In a typical project, Dutch farmer Noud de Schutter and his neighbor provided 20% of the equity for a 3.6 MW project comprising six turbines. Rabobank provided the debt at 4.9% with a term of 10 years by using the turbines as collateral (project financing). This was the first project financed by a new program, "Groene Fondsen," in the Netherlands.

The Dutch government, as part of its recently enacted Green law to encourage investments in environmentally desirable technology, allows investors in so-called Green Funds to earn interest tax free. This is an extremely attractive incentive in a nation where dividends are taxed at 50%. Within 10 days Rabobank, the first to set up a Green Fund, raised 450 million NLG ($270 million). The funds pay investors 3%-4.25% interest tax free for a 2-7 year period. The bank then loans the money to certified green projects for 1%-1.5% below the market rate for home mortgages.

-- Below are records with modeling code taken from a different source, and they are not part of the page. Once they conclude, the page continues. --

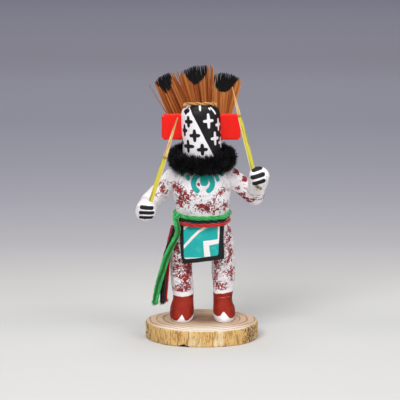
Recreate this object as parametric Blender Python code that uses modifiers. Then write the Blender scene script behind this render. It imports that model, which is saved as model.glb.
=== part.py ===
"""A carved and painted kachina doll that stands on a slice of branch.

Metres, +Z up. The doll faces -Y, and left and right are those of someone looking at its front.
The origin is the middle of the slice's underside.
"""

import math

import bmesh
import bpy
import numpy as np
from mathutils import Matrix, Vector

MM = 0.001

# Room between pieces that touch
GAP = 0.3 * MM
YARN_GAP = 0.12 * MM

# Slice of branch
BASE_WIDTH = 48.0 * MM
BASE_DEPTH = 44.0 * MM
BASE_THICKNESS = 6.8 * MM
BASE_EDGE = 0.35 * MM
BASE_WAVES = ((2, 0.004, 0.7), (3, 0.010, 2.1), (5, 0.006, 4.4), (9, 0.003, 1.3))
BASE_SIDES = 60

# The figure is laid out in 93 parts from its soles to its crown
FIGURE_HEIGHT = 93.0 * MM
PARTS_TALL = 93
PART = FIGURE_HEIGHT / PARTS_TALL
FIGURE_Y = 5.0 * MM
SOLE_Z = BASE_THICKNESS + GAP

# Level sections of the carving, in parts: height, centre, half width, front depth, back depth
TRUNK_SECTIONS = (
    (30.0, 0.1, 12.9, 7.0, 7.4),
    (31.8, 0.15, 13.75, 8.5, 8.8),
    (34.7, 0.0, 13.5, 9.0, 9.0),
    (37.8, -0.3, 12.8, 9.0, 8.8),
    (41.7, -0.2, 11.7, 8.6, 8.4),
    (44.7, 0.1, 11.4, 8.2, 8.2),
    (47.4, 0.2, 11.3, 8.0, 8.2),
    (51.3, 0.15, 11.8, 8.4, 8.6),
    (55.6, -0.2, 12.6, 8.9, 9.1),
    (58.2, -0.2, 12.8, 9.0, 9.2),
    (60.8, 0.0, 12.2, 8.6, 9.0),
    (62.8, 0.0, 10.9, 7.9, 8.5),
    (64.2, 0.1, 9.0, 7.2, 7.6),
)
LEFT_LEG_SECTIONS = (
    (0.0, -8.7, 4.7, 10.7, 5.2),
    (1.5, -8.75, 5.25, 11.0, 5.7),
    (3.2, -8.7, 5.15, 9.9, 5.6),
    (4.7, -8.6, 5.05, 8.2, 5.3),
    (6.0, -8.4, 4.8, 6.6, 5.1),
    (7.6, -8.15, 4.5, 5.3, 4.9),
    (9.2, -8.1, 4.45, 4.8, 4.8),
    (12.5, -8.3, 4.7, 4.8, 5.1),
    (18.5, -8.9, 4.7, 5.1, 5.7),
    (24.0, -9.0, 4.7, 5.4, 5.6),
    (29.0, -8.8, 4.9, 6.2, 6.2),
    (35.0, -7.8, 5.3, 6.8, 7.0),
)
RIGHT_LEG_SECTIONS = (
    (0.0, 9.45, 4.3, 10.7, 5.2),
    (1.5, 9.55, 4.75, 11.0, 5.6),
    (3.2, 9.5, 4.7, 9.9, 5.5),
    (4.7, 9.4, 4.6, 8.2, 5.2),
    (6.0, 9.05, 4.25, 6.5, 5.0),
    (8.4, 8.85, 4.0, 5.0, 4.8),
    (11.9, 9.05, 4.3, 4.8, 5.0),
    (14.5, 9.2, 4.55, 4.9, 5.3),
    (18.5, 9.2, 4.95, 5.2, 5.7),
    (24.0, 9.1, 5.0, 5.4, 5.6),
    (29.0, 8.9, 5.0, 6.2, 6.2),
    (35.0, 7.9, 5.4, 6.8, 7.0),
)
TRUNK_SIDES = 28
LEG_SIDES = 16
ROUNDNESS = 2.3

# Head, in parts: a cylinder with a flattened dome, turned about an axis that leans
HEAD_SUNK = 6.2
HEAD_FOOT = TRUNK_SECTIONS[-1][0] - HEAD_SUNK
HEAD_RADIUS = 8.4
HEAD_DOME_SHOULDER = 86.5
HEAD_DOME_ROUND = 3.2
HEAD_LEAN = math.radians(-3.0)
HEAD_PIVOT = 75.0
HEAD_SIDES = 26
DOME_STEPS = 8

# Ears: flat tabs on the sides of the head
EAR_WIDTH = 8.1 * MM
EAR_HEIGHT = 11.0 * MM
EAR_THICKNESS = 3.0 * MM
EAR_ROUND = 0.8 * MM
EAR_MIDDLE = 82.9
EAR_SEAT = 1.2 * MM

# Fur ruff round the neck
RUFF_HALF_WIDTH = 3.6 * MM
RUFF_HALF_HEIGHT = 4.1 * MM
RUFF_SUNK = 0.6 * MM
RUFF_MIDDLE = 69.5
RUFF_TILT = math.radians(10.0)
RUFF_AROUND = 30
RUFF_SIDES = 10

# Arms, in parts from the figure's axis: shoulder, elbow and the end of the fist
LEFT_SHOULDER = (-12.6, 0.3, 60.9)
LEFT_ELBOW = (-22.4, 0.0, 50.3)
LEFT_FIST_END = (-24.3, -16.2, 48.5)
RIGHT_SHOULDER = (12.2, 0.3, 61.4)
RIGHT_ELBOW = (22.4, 0.0, 53.4)
RIGHT_FIST_END = (24.5, -11.5, 65.3)
UPPER_ARM_RADIUS = 4.05
ELBOW_RADIUS = 4.2
WRIST_RADIUS = 3.85
FIST_RADIUS = 4.3
WRIST_SHARE = 0.42
ARM_SIDES = 14
ARM_CAP_STEPS = 3
FIST_END_DEPTH = 2.6

# Yucca leaves held in the fists
BLADE_WIDTH = 2.2 * MM
BLADE_THICKNESS = 0.8 * MM
BLADE_TIP_WIDTH = 0.5 * MM
BLADE_TAPER_FROM = 0.62
BLADE_CLEARANCE = 0.3 * MM
LEFT_BLADE_LENGTH = 42.5 * MM
RIGHT_BLADE_LENGTH = 44.8 * MM
LEFT_GRIP = (-22.9, -12.9, 49.2)
RIGHT_GRIP = (22.5, -9.4, 60.8)
LEFT_BLADE_ABOVE = 41.0 * MM
RIGHT_BLADE_ABOVE = 41.0 * MM
LEFT_BLADE_LEAN = (0.328, 0.075, 1.0)
RIGHT_BLADE_LEAN = (-0.245, 0.055, 1.0)
BLADE_STATIONS = 9

# Feathers behind the head: foot and tip in parts, half width, layer from the head outwards,
# and the share of its length at which a feather is at its full width
FEATHER_THICKNESS = 0.7 * MM
FEATHER_QUILL = 0.5 * MM
FEATHER_ROUND = 1.6 * MM
FEATHER_SWELL = 0.55
FEATHER_LEAN = 0.055
FEATHERS = {
    "feather_left": ((-6.2, 79.5), (-17.0, 104.2), 4.8 * MM, 1, 0.28),
    "feather_middle": ((1.2, 79.0), (-3.2, 108.2), 7.7 * MM, 0, 0.90),
    "feather_right": ((8.2, 79.5), (11.0, 104.9), 6.3 * MM, 1, 0.85),
}
FEATHER_EDGE_STEPS = 7

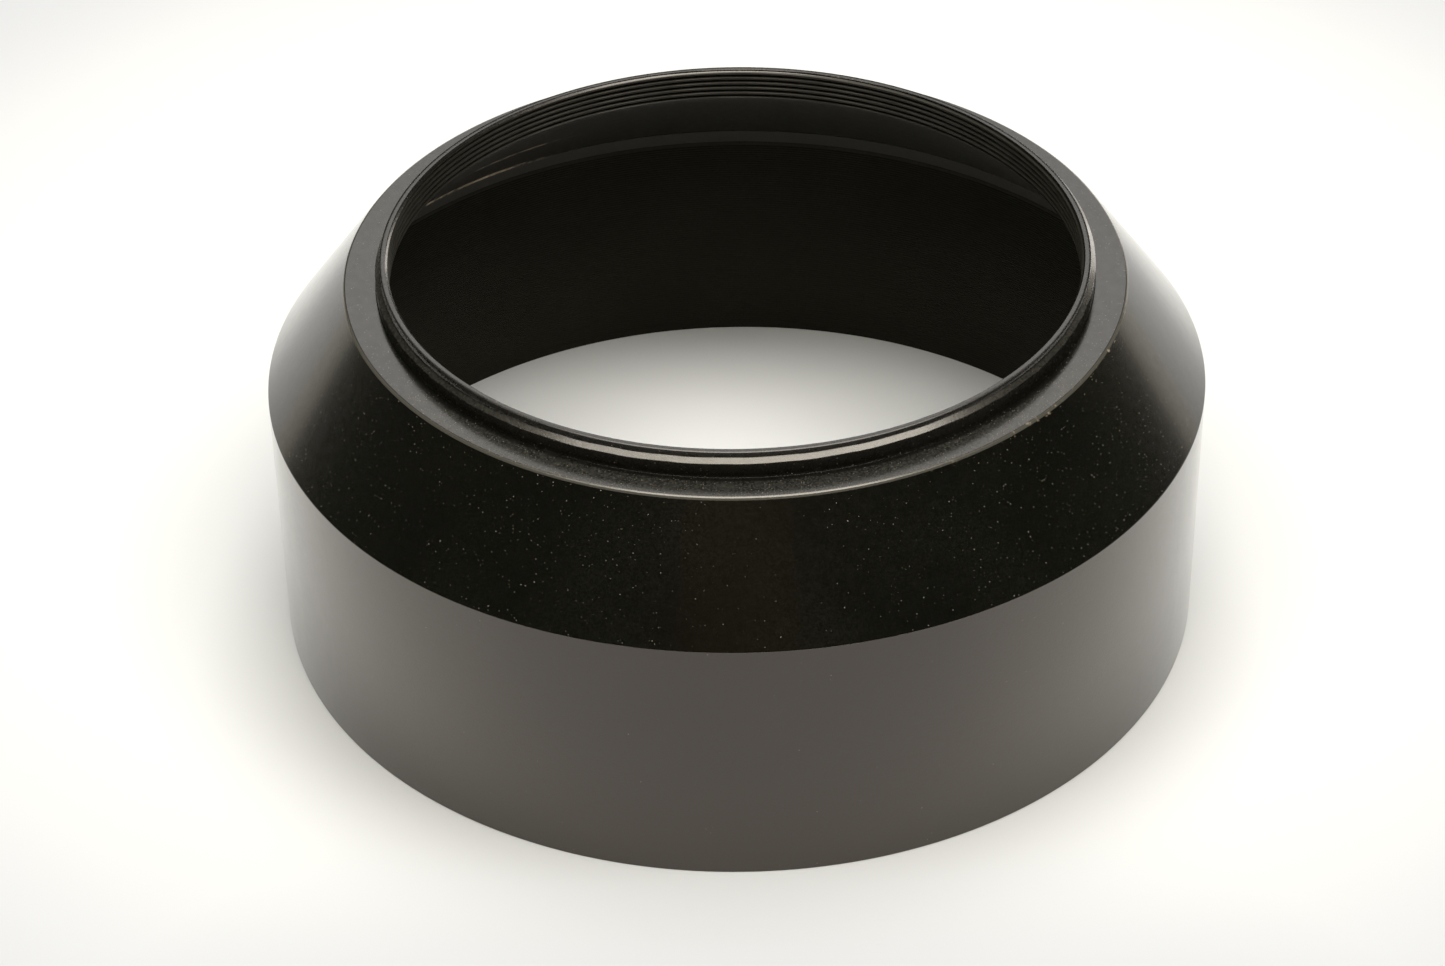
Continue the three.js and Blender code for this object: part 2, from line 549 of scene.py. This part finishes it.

Currently, there is a shortage of green projects in the Netherlands to use the money that has poured in. ABN-AMRO, for example, was quick to loan 70 million NLG ($42 million) at 4.5% to the Kenetech's 84 million NLG Eemsmond wind plant, Europe's largest and most troubled wind project.

"Wind still suffers from a perception problem in the investment community," says Brian Morrison, a principal in Morrison & Kibbey. "The industry has, unfortunately, been tarred by the failures of the two public companies" here in the U.S. Wind energy in North America remains further out on the risk spectrum than more conventional technologies regardless of its progress in Europe. But while small wind projects many not necessarily be beautiful, they may very well be more doable in the current market than mega-projects if Osborn, Juhl, and Jaunich are right.